Attorneys David Klass and Travis Vance obtained a rare judgment as a matter of law, commonly known as a directed verdict, in a sexual harassment and retaliation case brought in the Western District of Virginia.

In the lawsuit, Thomas Dooley, a former employee of Capstone Logistics, LLC, claimed that his male supervisor sexually harassed him.  Then, once he complained to the supervisor’s boss, the site manager, he was fired in retaliation for making the complaint.  Dooley alleged he was sexually harassed because the supervisor made a sexually-tinged joke to him, allegedly winked and “effeminately” waved at him daily, and allegedly pinched his buttocks on one occasion.  Dooley claimed he complained about the alleged sexual harassment, and then, once the supervisor discovered the complaint, made up or exaggerated two incidents where Dooley threatened the supervisor with violence in order to have the site manager fire him. 

Klass obtained summary judgment for Capstone on the sexual harassment claim, persuading the court that there was no evidence that the alleged conduct was directed at Dooley “because of sex” as required under Title VII.  The alleged harasser testified that he was straight, and Dooley’s only asserted evidence to the contrary was his own speculation based upon the supervisor’s mannerisms and his own antipathy to gay men. 

The retaliation claim went to a jury trial.  On cross examination, Vance introduced evidence in Dooley’s case-in-chief that Dooley had made a verbal threat of violence to the supervisor, that Dooley had been banned from the work site by a third party for physically threatening the supervisor by driving a large commercial vehicle dangerously close to him, and that the site manager had fired Dooley for threatening the supervisor.  Additionally, Dooley failed to designate any deposition testimony from the site manager or supervisor and failed to subpoena them for trial.  After calling the plaintiff and one witness, who confirmed the verbal altercation, Dooley rested. 

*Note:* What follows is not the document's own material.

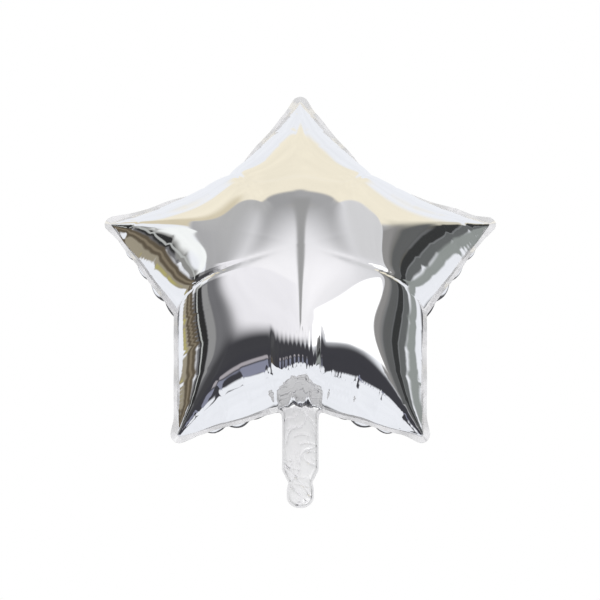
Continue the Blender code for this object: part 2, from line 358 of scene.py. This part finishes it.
def notch_creases(points):
    drawn = np.zeros(len(points))
    for notch in NOTCHES[1:]:
        radius = np.linalg.norm(notch)
        way = notch / radius
        inward = radius - points @ way
        aside = np.abs(points @ np.array((way[1], -way[0])))
        reach = UPPER_CREASE_REACH if way[1] > 0.5 else SIDE_CREASE_REACH
        drawn += np.exp(-aside / NOTCH_CREASE_WIDTH) * np.exp(-np.abs(inward) / reach)
    return NOTCH_CREASE * drawn


def valve(points):
    """Height of the gathers over the valve: a swelling, pleated panel between two creases."""
    x = (points[:, 0] - VALVE_ASIDE) / VALVE_HALF
    z = points[:, 1]
    foot = VALVE_EDGE + VALVE_SAG * x**2
    pleated = smooth(z, foot - 0.002, foot + 0.003) * (1 - smooth(z, VALVE_TOP - 0.030, VALVE_TOP - 0.004))
    panel = smooth(z, CROTCH + 0.002, CROTCH + 0.018) * (1 - smooth(z, VALVE_TOP - 0.026, VALVE_TOP - 0.004))
    within = 1 - smooth(np.abs(x), 0.88, 1.0)
    pleats = PLEAT_HEIGHT * (1.6 * np.abs(np.cos(math.pi * PLEATS / 2 * x)) - 1) * pleated * within
    swelling = np.clip((VALVE_TOP - z) / (VALVE_TOP - foot), 0.0, 1.0) ** 2.0
    swelling = swelling * smooth(z, foot - FOOT_FALL, foot + 0.001)
    raised = PANEL_RISE * np.clip(1 - x**4, 0.0, 1.0) * swelling
    creases = VALVE_CREASE * np.exp(-np.abs(np.abs(x) - 1) * VALVE_HALF / CREASE_WIDTH) * panel
    return pleats + raised - creases


def crinkles(points, face):
    """Thin creases in the slack foil of the neck, each of them broken up."""
    x, z = points.T
    total = np.zeros(len(points))
    for number, (across, down, depth) in enumerate(NECK_FOLDS):
        bend = 1.1 * np.sin(FOLD_BEND[1] * z + FOLD_BEND[0] * x + 1.9 * number + face)
        aside = np.abs(np.sin(across * x + down * z + bend + 0.7 * number * face)) / math.hypot(across, down)
        breaks = np.sin(FOLD_GAPS[0] * x * (-1) ** number + FOLD_GAPS[1] * z + 2.4 * number + face)
        present = smooth(breaks, -0.1, 0.5)
        total -= depth * np.exp(-aside / FOLD_WIDTH) * present
    return total


def star_share(points):
    """How much of each point belongs to the star rather than to the neck below it."""
    beside = smooth(np.abs(points[:, 0]), NECK_HALF, NECK_HALF + SHOULDER)
    above = smooth(points[:, 1], CROTCH - SHOULDER, CROTCH + 0.25 * SHOULDER)
    return beside + above - beside * above


def neck_share(points):
    """How much of each point belongs to the slack neck."""
    beside = smooth(np.abs(points[:, 0]), NECK_HALF, NECK_HALF + 0.25 * SHOULDER)
    above = smooth(points[:, 1], CROTCH - 0.25 * SHOULDER, CROTCH + 0.1 * SHOULDER)
    return (1 - beside) * (1 - above)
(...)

Klass argued the motion for a judgment as a matter of law, pointing out that was there no evidence that the supervisor was involved in the decision to terminate Dooley and that there was no evidence that he even knew of Dooley’s complaint to the site manager about the alleged sexual harassment.  Not only was there no evidence of a retaliatory motive in the record, there was evidence that Capstone had terminated Dooley for a legitimate, nondiscriminatory reason: threatening his supervisor.  The court agreed and issued judgment to Capstone prior to the company presenting its case.